Safeway in Cherry Creek plans to ...
RJ Sangosti, The Denver Post
Safeway in Cherry Creek closed its doors last year.

“We want these areas of the site to be positive contributors to the Cherry Creek landscape; to get there, they’ll need work,” Kane wrote. “Looking at the historic status of all the buildings is part of our effort to understand constraints we may have in improving the site. While we don’t yet know what we’ll be doing at these properties, we do know we’ll be working closely with the Cherry Cricket owners and the neighborhood community to figure it out.”

Unico isn’t the only real estate player batting around ideas that could see demolition equipment rolling into the neighborhood.

San Diego-based OliverMcMillan was part of a group that bought the retail portion of the six-building Clayton Lane development, located along East First and Second avenues between Josephine and Detroit streets, in 2016. That development, anchored by the Whole Foods Market and Crate & Barrel store, was built in the early 2000s, according to city records, and was home to a Sears store until the struggling retailer shut it down in 2015. OliverMcMillan submitted conceptual plans to the city over the summer that indicated it may seek to demolish the vacant Sears building and otherwise alter the block to create a more pedestrian-friendly area.

“It’s very early in the planning process,” Hilarie Portell, a local spokeswoman for the company, said of potential alternations to Clayton Lane. She expects final plans for redevelopment will be completed before then end of 2018.

The Cherry Creek North Neighborhood Association is hoping to hear more about OliverMcMillan’s plans and has invited company representatives to attend a meeting this spring to discuss it, said Bob Vogel, the group’s president. The company has met with the neighbors before and will again as its plans become firmer, Portell said, but has not yet committed to a specific date.

Vogel has lived in the neighborhood for nine years. He said there has been so much change the last two to three years it has been a challenge to keep up with it all. The association is paying attention to plans for the now-closed Safeway store on the east side of the Cherry Creek mall and the Inn at Cherry Creek.
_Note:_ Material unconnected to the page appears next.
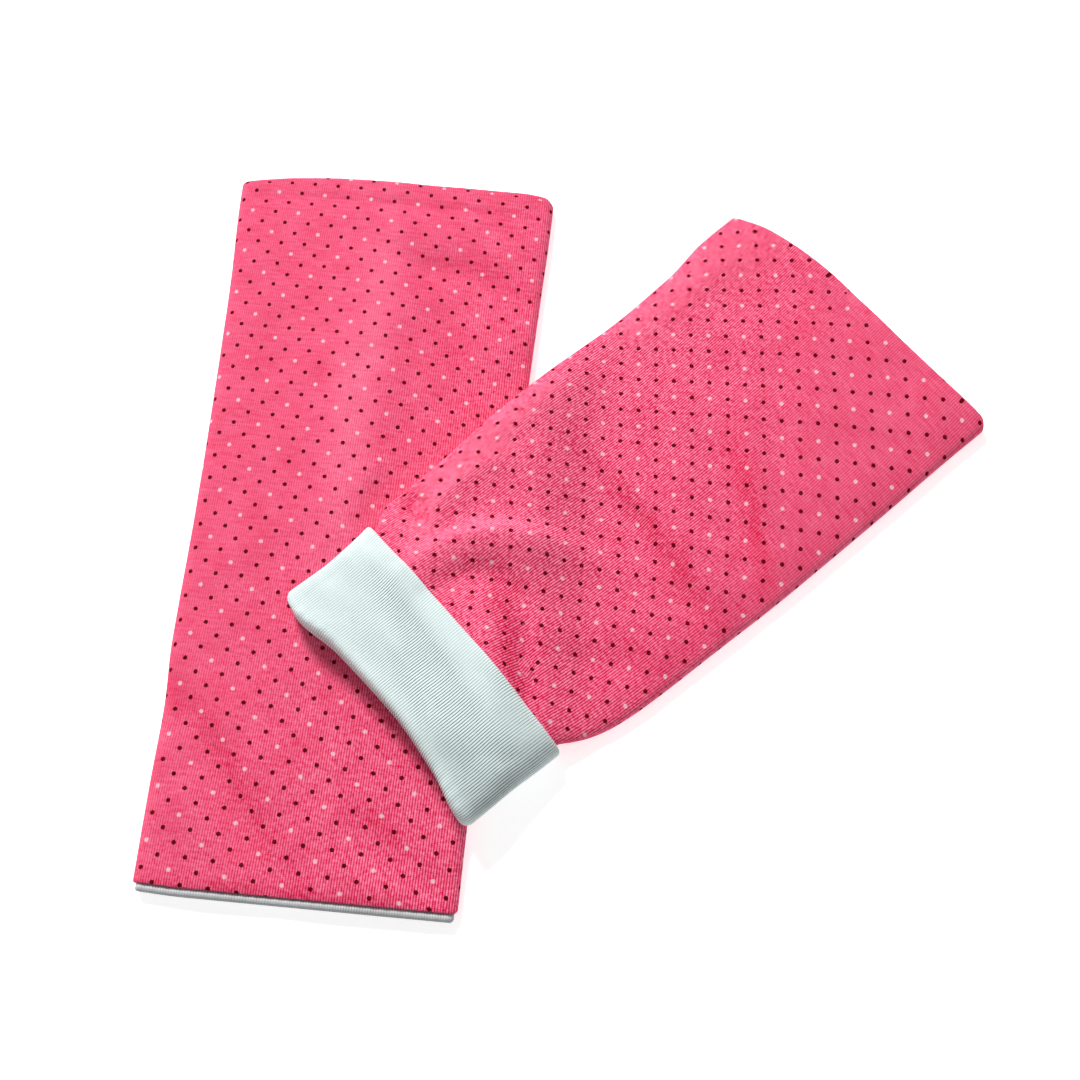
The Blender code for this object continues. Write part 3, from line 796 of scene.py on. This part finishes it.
def make_lining(warmer, wall, shown, columns, material, rib_depth):
    """One ribbed lining tube, its ribs raised on the faces that show."""
    places = np.array(wall)
    lengths = cloth_lengths(places)
    raised = np.array([shown(along, depth) for along, depth in places], float)
    profile = np.tile(RIB_PROFILE, warmer.ribs)
    crest, _, across = surface(warmer, *(places + outward(places) * rib_depth * raised[:, None]).T, columns)
    groove, along, _ = surface(warmer, *places.T, columns)
    points = groove + (crest - groove) * profile[None, :, None]
    level = np.ones((len(places), len(columns)))
    ribs = np.arange(len(columns)) / len(RIB_PROFILE)
    showing = raised[:, None] * level
    # Painted shade in the grooves, and painted shade and highlight, on the faces that show.
    grooves = relief(warmer.lining_grooves, along, across) * showing
    shade = relief(warmer.lining_shade, along, across) * showing
    maps = {
        CLOTH_MAP: (
            closed(level * ribs, 0.0, float(warmer.ribs)),
            closed(level * lengths[:-1, None], lengths[-1], 0.0),
        ),
        PAINTED_SHADING_MAP: (closed(grooves, 0.0, 0.0), closed(shade, 0.0, 0.0)),
    }
    node = f"{warmer.name}_lining"
    make_piece(node, points, maps, material)


class Field:
    """A value that varies over a surface: a node's output, with Python's own arithmetic."""

    def __init__(self, recipe, socket):
        self.recipe = recipe
        self.socket = socket

    def __add__(self, other):
        return self.recipe.maths("ADD", self, other)

    def __sub__(self, other):
        return self.recipe.maths("SUBTRACT", self, other)

    def __mul__(self, other):
        return self.recipe.maths("MULTIPLY", self, other)

    def __truediv__(self, other):
        return self.recipe.maths("DIVIDE", self, other)

    def __mod__(self, other):
        return self.recipe.maths("FLOORED_MODULO", self, other)

    def __rsub__(self, other):
        return self.recipe.maths("SUBTRACT", other, self)

    def __rtruediv__(self, other):
        return self.recipe.maths("DIVIDE", other, self)

    def __abs__(self):
        return self.recipe.maths("ABSOLUTE", self)

    __radd__ = __add__
    __rmul__ = __mul__

    def fract(self):
        return self.recipe.maths("FRACT", self)

    def floor(self):
        return self.recipe.maths("FLOOR", self)

    def nearest(self):
        return self.recipe.maths("ROUND", self)

    def sine(self):
        return self.recipe.maths("SINE", self)

    def root(self):
        return self.recipe.maths("SQRT", self)

    def larger(self, other):
        return self.recipe.maths("MAXIMUM", self, other)

    def smaller(self, other):
        return self.recipe.maths("MINIMUM", self, other)

    def held(self):
        """The value kept from 0 to 1."""
        return self.larger(0.0).smaller(1.0)


class Recipe:
    """A material being made: its node tree, and one way to add every node."""

    def __init__(self, name):
        self.material = bpy.data.materials.new(name)
        self.material.use_nodes = True
        self.tree = self.material.node_tree
        self.shader = self.tree.nodes["Principled BSDF"]

    def node(self, kind, settings, values):
        """Adds a node of a type, makes its settings first, and fills its sockets with values or links."""
        made = self.tree.nodes.new(kind)
        for name, setting in settings.items():
            setattr(made, name, setting)
        for name, value in values.items():
            self.fill(made.inputs[name], value)
        return made

    def fill(self, socket, value):
        """Links a field to a socket, or sets the socket's own value."""
        if isinstance(value, Field):
            self.tree.links.new(value.socket, socket)
        else:
            socket.default_value = value

    def maths(self, operation, *values):
        """A Math node on values."""
        made = self.node("ShaderNodeMath", {"operation": operation}, dict(enumerate(values)))
        return Field(self, made.outputs[0])

    def map_places(self, name):
        """The two coordinates of a map."""
        source = self.node("ShaderNodeUVMap", {"uv_map": name}, {})
        split = self.node("ShaderNodeSeparateXYZ", {}, {0: Field(self, source.outputs[0])})
        return Field(self, split.outputs[0]), Field(self, split.outputs[1])

    def noise(self, x, y, layer):
        """Soft noise about 0, from -0.5 to 0.5, with grains one unit across. Far layers are unlike."""
        joined = self.node("ShaderNodeCombineXYZ", {}, {0: x, 1: y, 2: layer})
        values = {"Vector": Field(self, joined.outputs[0]), "Scale": 1.0, "Detail": NOISE_DETAIL}
        made = self.node("ShaderNodeTexNoise", {"noise_dimensions": "3D"}, values)
        return Field(self, made.outputs[0]) - 0.5

    def mix(self, share, first, second):
        """A colour between two colours."""
        settings = {"data_type": "RGBA", "blend_type": "MIX", "clamp_factor": True}
        made = self.node("ShaderNodeMix", settings, {0: share, 6: first, 7: second})
        return Field(self, made.outputs[2])

    def scale(self, colour, amount):
        """A colour made lighter or darker."""
        made = self.node("ShaderNodeVectorMath", {"operation": "SCALE"}, {0: colour, "Scale": amount})
        return Field(self, made.outputs[0])

    def bump(self, height, strength, distance):
        """A normal from a height, in metres at full strength."""
        made = self.node("ShaderNodeBump", {}, {"Strength": strength, "Distance": distance, "Height": height})
        return Field(self, made.outputs[0])

    def finish(self, varying, constant):
        """Fills the shader's sockets: first what varies over the surface, then what is the same all over."""
        for name, value in {**varying, **constant}.items():
            self.fill(self.shader.inputs[name], value)
        return self.material


def dot_mask(across, along, repeat, size, softness, fray):
    """1 on the dots of a grid that has one at each whole place, and 0 between them."""
    x = (across - across.nearest()) * repeat[0]
    y = (along - along.nearest()) * repeat[1]
    away = (x * x + y * y).root() + fray
    return ((size / 2 - away) / softness + 0.5).held()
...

The hotel, located next to the cluster of properties Unico is considering shaking up, could also see some significant changes in the near future, according to conceptual plans submitted to the city by BMC Investments, the Denver firm behind other Cherry Creek hotels including the Halcyon and a number of additional commercial and mixed-used projects in the area. City officials cautioned concept plans often change significantly before work actually begins. A spokeswoman for BMC said the company is not ready to discuss its plans for the inn.

“You know, Cherry Creek is undergoing tremendous change. It used to be a neighborhood of residences and sort of quaint shops. It’s now going upscale,” Vogel said. “And that is putting the pressure of traffic and parking on the neighborhood, but in return we are getting a lot more resources and a lot more opportunity for in-city living. There have been some fantastic restaurants that have gone in.”

The wave of redevelopment and property aggregation that has washed over Cherry Creek North in recent years is likely to continue, said Tom Wright, president of the Cherry Creek market for 1stBank and board chairman of the Cherry Creek Area Business Alliance. He works at one of the first buildings that opened in the aftermath of the 2014 zoning changes that allowed developers to build higher along First, Second  and Third avenues, the eight-story structure at 100 St. Paul St. He noted the alliance was a major supporter of the zoning changes.

Wright said all the activity that increased density has brought the neighborhood has reaffirmed its position as one of the best places to live, work and play in Denver but also created some challenges. Namely, the perception that there is nowhere to park. He insists there is more parking in Cherry Creek North than ever before; it’s just a matter of encouraging people to park in the area’s many covered garages instead of looking for surface lots and spaces.

“There is more to come. Cherry Creek is not a finished product,” Wright said. “It will continue to evolve over the next five, 10, 20 years, and we hope the business alliance will continue to have an important role in that evolution.”